We have four weeks left in Mongolia. It will go quickly. I’m kind of shocked that we’ve already reached this point. By now, the students have heard I’m leaving, or in the case of the freshman and junior classes I’m teaching, I’ve told them. I’m feeling so conflicted right now. Part of the stress is that my department has not managed to recruit a replacement for me yet. I’ve been working on it, but it’s not easy to find someone who wants to live and work in Ulaanbaatar, Mongolia, for very little pay. You have to be in the right sort of circumstances to do that, as I was when I saw that email last March asking if anyone wanted to teach in Mongolia for a semester. (In my case, it turned into a year, and could have gone much longer if Emma had wanted to live here.) I am sure they will find people to cover the courses, because the university’s president is on a recruitment trip for the school now. But the students are unhappy, and I am very sad myself. Emma, on the other hand, is mostly thrilled, except that she’ll miss her friends.
So, four weeks left seems like a good time for both planning and reflection. I have made a list of places I wanted to see in Ulaanbaatar that we haven’t gotten to yet: The Choijin Lama Museum (which Emma calls the Trojan Llama Museum), the Gandantegchinlen Monastery, the Ulaanbaatar City Museum, and the Ethnographic Museum are on the list. We’ll be taking one more trip out of the city to see Khuvsgul Lake, in the same rift system as Lake Baikal in Siberia (the deepest lake in the world). It’s where the reindeer herders live, the Tsaatan, who I’ve been wanting to see since I first heard about them. We’re going right when Emma gets out of school, and then we have about a week left to pack up and get ready for our visit to Japan.

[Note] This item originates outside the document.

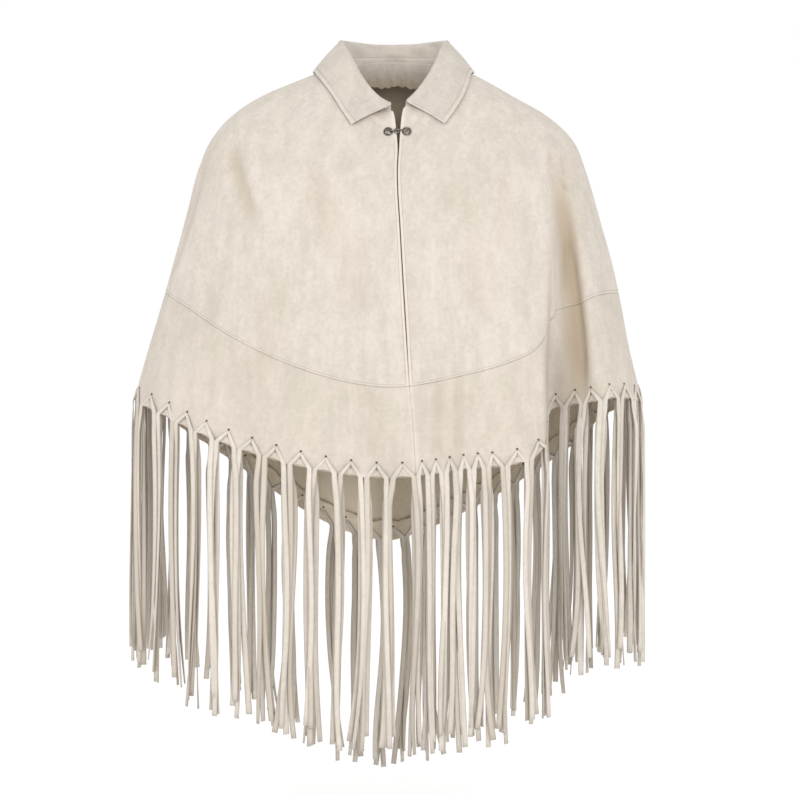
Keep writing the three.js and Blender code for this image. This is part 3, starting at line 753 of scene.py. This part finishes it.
def collar_place(u, w, _number):
    u, w = crowded(u, COLLAR_NET[0], COLLAR_LENGTH), crowded(w, COLLAR_NET[1], COLLAR_DEPTH)
    signed = (u - 0.5) * 2
    t = np.abs(signed) ** 0.92 * (len(COLLAR) - 1)
    point = collar_rows(t, np.where(signed < 0, -1.0, 1.0), w)
    for width, depth, *line in COLLAR_CREASES:
        off, _ = from_line(point[..., 0], point[..., 2], line)
        shows = (w > 0.45) & (point[..., 1] < 0)
        point[..., 1] += np.where(shows, depth * bell(off, 0, width), 0)
    point[..., 2] += 0.5 * np.sin(signed * 19 + 2 * w) * eased(0.5, 0.8, w) * eased(1.0, 0.9, w)
    band = 0.9 * eased(0.10, 0.07, w)
    toward = -unit(point * LEVEL + 1e-6)
    # The rim beyond the edge stitching is proud, and the stitching lies in a groove
    edge = np.minimum((1 - w) * 62, np.where(w > 0.4, (1 - np.abs(signed)) * 260, 1e3))
    proud = (0.4 * bell(edge, 2.0, 1.5) - 0.3 * bell(edge, 4.4, 0.9)) * eased(0.4, 0.5, w)
    point = point + proud[:, None] * unit(unit(point * LEVEL) + np.array((0, 0, 0.5)))
    blotch = np.clip(np.sin(signed * 31 + 1) * np.sin(signed * 11 + w * 19) + 0.1, 0, 1)
    # The rims are paler, partly from wear and partly as a painted highlight. The raised seam band at the
    # stand's foot has a painted highlight, and the stand's inner face has painted light, broken by darker
    # blotches
    wear_and_light = 0.6 * bell(edge, 1.4, 1.5) + 0.4 * bell(w, 0.085, 0.02)
    wear_and_light = wear_and_light + (0.85 - 0.9 * blotch) * eased(0.32, 0.24, w)
    return point + band[..., None] * toward, wear_and_light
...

There is a lot I wanted to see and do here that we didn’t get around to. When I realized a couple of days ago that we only had a month left (we leave on June 21), I had a flat-out panic attack. There was a lot I wanted to do myself that I didn’t have time for because my teaching schedule changed after I came here, to double the number of courses I was supposed to teach (four instead of two), so I had a lot less time than I thought I would to pursue my own interests in air pollution in Ulaanbaatar. I have a couple more interviews coming up, but that’s going to have to be it, for now. Being sick for much of the month of May didn’t help, either.
But when I think about what I have done, and what we have done, I feel like our time here was well spent. I have thoroughly enjoyed my teaching at MIU, especially getting to know the students. I will miss them very much. And Emma made a really good group of friends at school that will (hopefully) keep in touch through digital media of various sorts. In the second half of the school year she became close friends with a boy from South Africa who is a fellow artist. They exchange drawings and chat online already, so that will probably keep up after we leave. Unfortunately, as we were discussing the other day, there isn’t one online forum that they all use, where they could get together in group chats. Some use Google Hangouts, some use Instagram, some use Skype. But at least it’s easier to stay in touch now than it was when I was her age.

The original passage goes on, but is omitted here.